* _THE RECORDS_

_ _ _ _ _ _ _

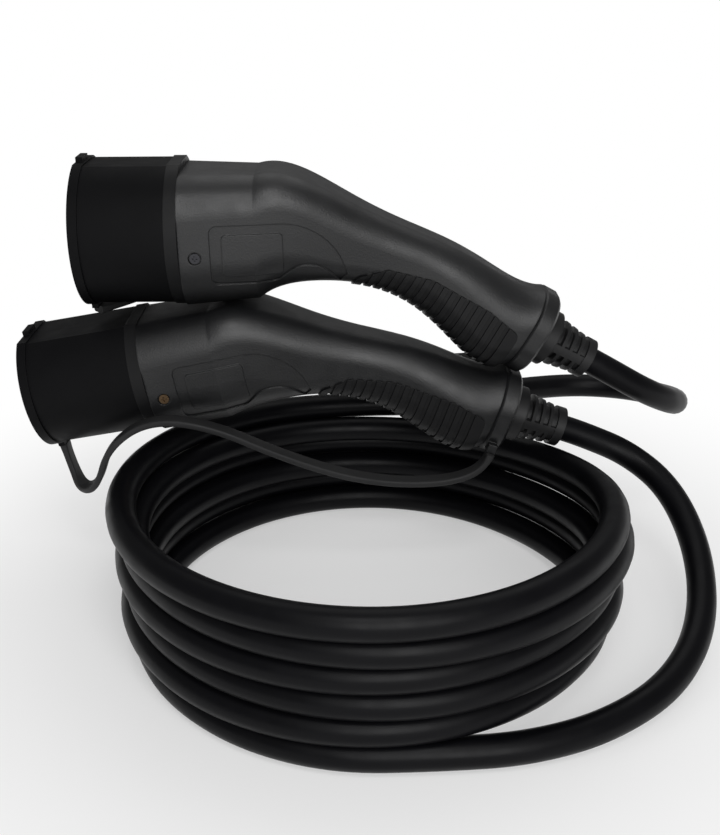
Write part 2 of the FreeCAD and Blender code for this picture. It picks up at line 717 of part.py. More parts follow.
def make_housing(prefix, outer, field):
    """One hollow moulding, open at the front and the tail, with panel, grip seat and screw holes."""
    cavity = skin(prefix, "cavity", "wall", "skin_overrun")
    shell = combine("Part::Cut", f"{prefix}_shell", outer, cavity)
    panel_skin = skin(prefix, "panel_floor", "panel_depth", "skin_overrun")
    panel_depth = combine("Part::Cut", f"{prefix}_panel_layer", outer, panel_skin)
    panel = combine("Part::Common", f"{prefix}_panel", panel_depth, make_panel_tool(prefix))
    seat_skin = skin(prefix, "seat_floor", "grip_seat", "skin_overrun")
    seat_depth = combine("Part::Cut", f"{prefix}_seat_layer", outer, seat_skin)
    seat = combine("Part::Common", f"{prefix}_seat", seat_depth, field)
    panelled = combine("Part::Cut", f"{prefix}_panelled", shell, panel)
    seated = combine("Part::Cut", f"{prefix}_seated", panelled, seat)
    holes = new_body(f"{prefix}_screw_holes")
    through = new_sketch(holes, f"{prefix}_screw_hole", "XZ_Plane")
    circle_outline(through, "screw_shank_radius + fit_gap", "screw_x", "screw_z")
    pad(holes, f"{prefix}_screw_hole_pad", through, f"{prefix}_front_width + 1", both=True)
    for side, sign in (("near", False), ("far", True)):
        away = f"{prefix}_front_width / 2 - screw_sink"
        recess = new_sketch(holes, f"{prefix}_{side}_recess", "XZ_Plane",
                            along=away if not sign else f"-1 * ( {away} )")
        circle_outline(recess, "screw_recess_radius", "screw_x", "screw_z")
        pad(holes, f"{prefix}_{side}_recess_pad", recess, "screw_sink + 1", reverse=sign)
    return keep(combine("Part::Cut", f"{prefix}_holed", seated, holes), f"{prefix}_housing", prefix)


def make_grip(prefix, outer, field):
    """The soft insert in its seat: it stands proud, and grooves cut across it leave the ribs."""
    inner = skin(prefix, "grip_inside", "( grip_seat - grip_gap )", "skin_overrun")
    proud = skin(prefix, "rib_crest", "( -1 * rib_stand )")
    layer = combine("Part::Cut", f"{prefix}_grip_layer", proud, inner)
    pad_shape = combine("Part::Common", f"{prefix}_grip_pad", layer, field)
    slots = combine("Part::Cut", f"{prefix}_grip_slots", make_groove_comb(prefix), outer)
    return keep(combine("Part::Cut", f"{prefix}_grip_ribbed", pad_shape, slots), f"{prefix}_grip", prefix)


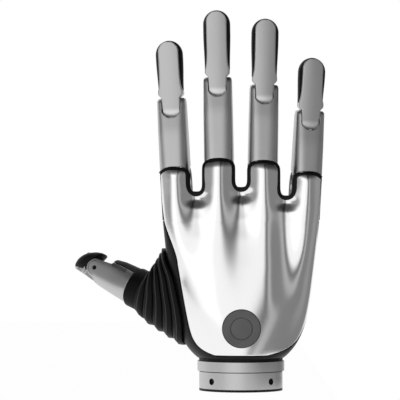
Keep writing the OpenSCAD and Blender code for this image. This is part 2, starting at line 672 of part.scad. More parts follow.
// Metal core of a fingertip: the tongue on the hinge, and the plate that shows on the back.
module tip_metal(length, w, base) difference() {
    union() {
        tip_core(length, w);
        rotate([90, 0, 0]) translate([0, 0, plate_in]) linear_extrude(plate_out - plate_in) circle(tongue_w / 2);
        across(fork_r, -tongue_w / 2, tongue_w / 2);
        block([-tongue_w / 2, -plate_in - 0.5, 0], [tongue_w / 2, 3.6, shoulder_z + 1]);
        intersection() {
            loft([[shoulder_z, collar_w / 2, plate_out, 4.4, 3],
                  [base - 0.05, collar_w / 2, plate_out, 5.6, 3]]);
            rotate([90, 0, 0]) linear_extrude(40, center = true)
                polygon([[-tongue_w / 2, shoulder_z], [tongue_w / 2, shoulder_z],
                         [collar_w / 2, shoulder_z + 2.2], [collar_w / 2, base + over],
                         [-collar_w / 2, base + over], [-collar_w / 2, shoulder_z + 2.2]]);
        }
    }
    across(pin_r + running, -20, 20);
    difference() {
        union() {
            across(cord_reach, cord_side, 20);
            block([cord_side, -cord_reach, -10], [20, cord_reach, 0]);
            block([cord_side, 0, -cord_reach], [20, 10, cord_reach]);
        }
        across(pulley_r, 0, 20);
    }
}
module tip_rubber(length, w, front, base, plate) difference() {
    loft(tip_body(length, w, 4.9, front, base), 24);
    tip_core(length, plate, 0.05);
}

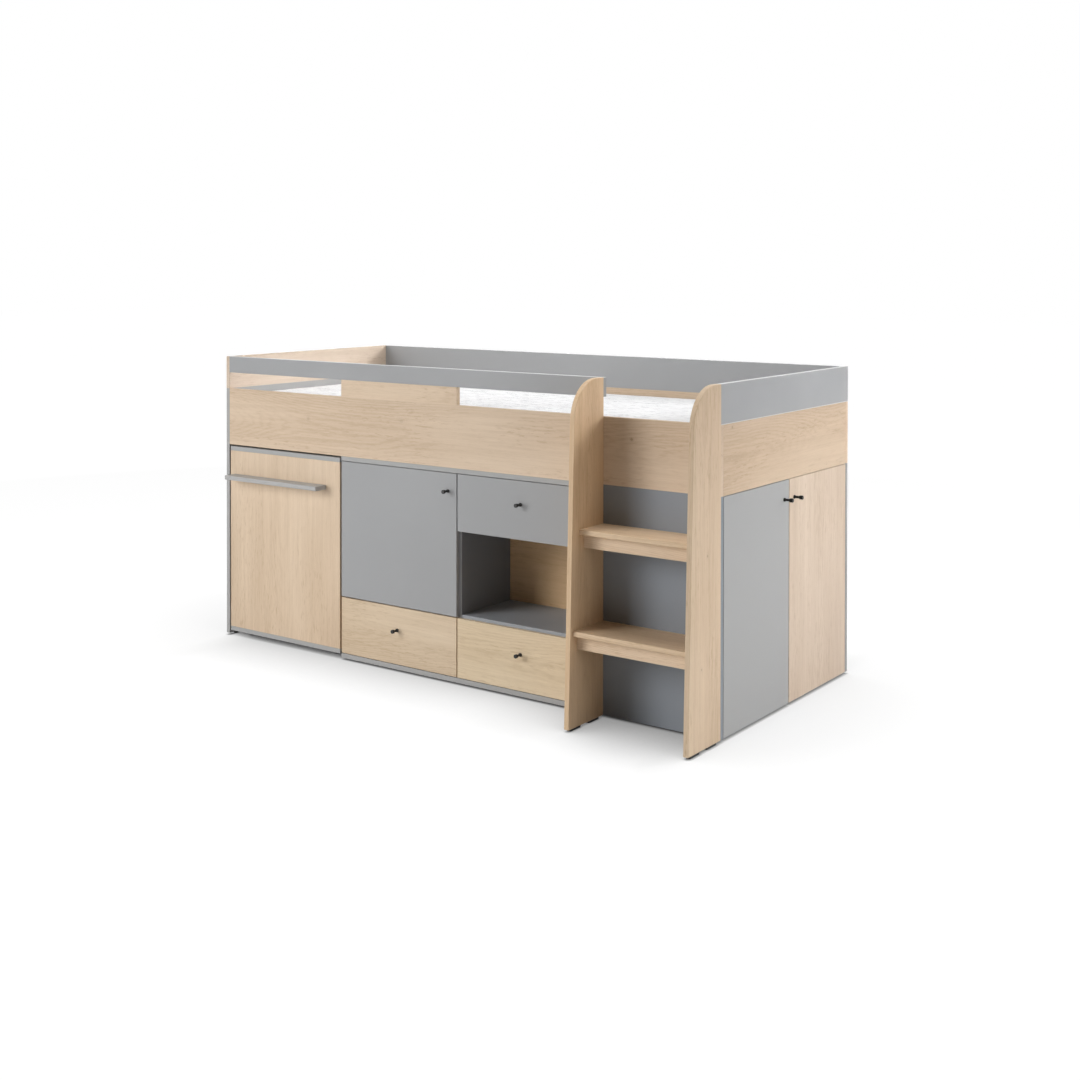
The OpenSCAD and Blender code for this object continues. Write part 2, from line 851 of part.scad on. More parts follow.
left_side_panel();
left_end_board();
right_end_rail();
right_end_guard();
front_rail();
guard_spacer();
front_guard();
back_rail();
back_guard();
slat_ledgers();
slats();
mattress();
ladder_stile_left();
ladder_stile_right();
ladder_treads();
ladder_aprons();
floor_gliders();
chest_top();
chest_bottom();
chest_side();
chest_divider();
wardrobe_side();
chest_fixed_shelves();
chest_back();
loose_shelves();
shelf_pins();
drawer_rails();
wardrobe_front_panel();
wardrobe_partition();
wardrobe_top();
wardrobe_floor();
wardrobe_back_panel();
hinge_arms();
desk_guides();
desk_top();
desk_front_panel();
desk_base();
desk_back_panel();
desk_side_panel();
desk_handle();
castor_brackets();
front_castor_wheels();
rear_castor_wheels();
cupboard_door();
cupboard_knob();
cupboard_hinge_cups();
upper_drawer_front();
upper_drawer_box();
upper_drawer_knob();
lower_left_drawer_front();
lower_left_drawer_box();
lower_left_drawer_knob();
lower_right_drawer_front();
lower_right_drawer_box();
lower_right_drawer_knob();
front_end_door();
front_end_door_fittings();
rear_end_door();
rear_end_door_fittings();
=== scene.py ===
"""Looks of a cabin bed: board finishes, mattress, small fittings, studio and camera.

Lengths are in metres in the part's own frame: X along the bed towards the wardrobe end,
Y from the front faces to the back, Z up from the floor.
"""

from __future__ import annotations

import json
import logging
import math
import random
import zlib
from dataclasses import dataclass
from enum import Enum

import bmesh
import bpy
from mathutils import Matrix, Vector, noise

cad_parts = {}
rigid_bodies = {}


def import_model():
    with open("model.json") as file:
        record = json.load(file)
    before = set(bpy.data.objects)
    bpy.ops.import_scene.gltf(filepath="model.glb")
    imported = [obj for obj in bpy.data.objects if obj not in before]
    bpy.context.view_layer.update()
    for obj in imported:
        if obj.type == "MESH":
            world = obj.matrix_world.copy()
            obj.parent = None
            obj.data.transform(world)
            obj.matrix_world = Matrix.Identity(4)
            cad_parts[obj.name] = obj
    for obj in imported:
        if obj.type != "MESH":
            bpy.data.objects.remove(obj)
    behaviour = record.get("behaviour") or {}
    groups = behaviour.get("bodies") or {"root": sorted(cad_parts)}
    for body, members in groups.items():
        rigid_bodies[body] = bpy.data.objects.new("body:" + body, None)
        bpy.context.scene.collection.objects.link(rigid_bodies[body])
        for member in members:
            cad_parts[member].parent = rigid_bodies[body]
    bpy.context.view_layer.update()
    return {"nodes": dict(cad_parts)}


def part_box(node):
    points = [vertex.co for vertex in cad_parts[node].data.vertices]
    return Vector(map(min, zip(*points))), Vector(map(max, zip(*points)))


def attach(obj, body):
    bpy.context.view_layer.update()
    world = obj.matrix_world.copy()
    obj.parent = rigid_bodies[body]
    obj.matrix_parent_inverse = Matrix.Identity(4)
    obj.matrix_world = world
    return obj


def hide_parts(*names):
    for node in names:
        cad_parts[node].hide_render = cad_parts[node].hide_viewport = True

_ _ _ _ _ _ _

* _STATED TASK_
Where a line holds "Write", copy that line.

* _CORRECT RESPONSE_
Write part 2 of the FreeCAD and Blender code for this picture. It picks up at line 717 of part.py. More parts follow.
The OpenSCAD and Blender code for this object continues. Write part 2, from line 851 of part.scad on. More parts follow.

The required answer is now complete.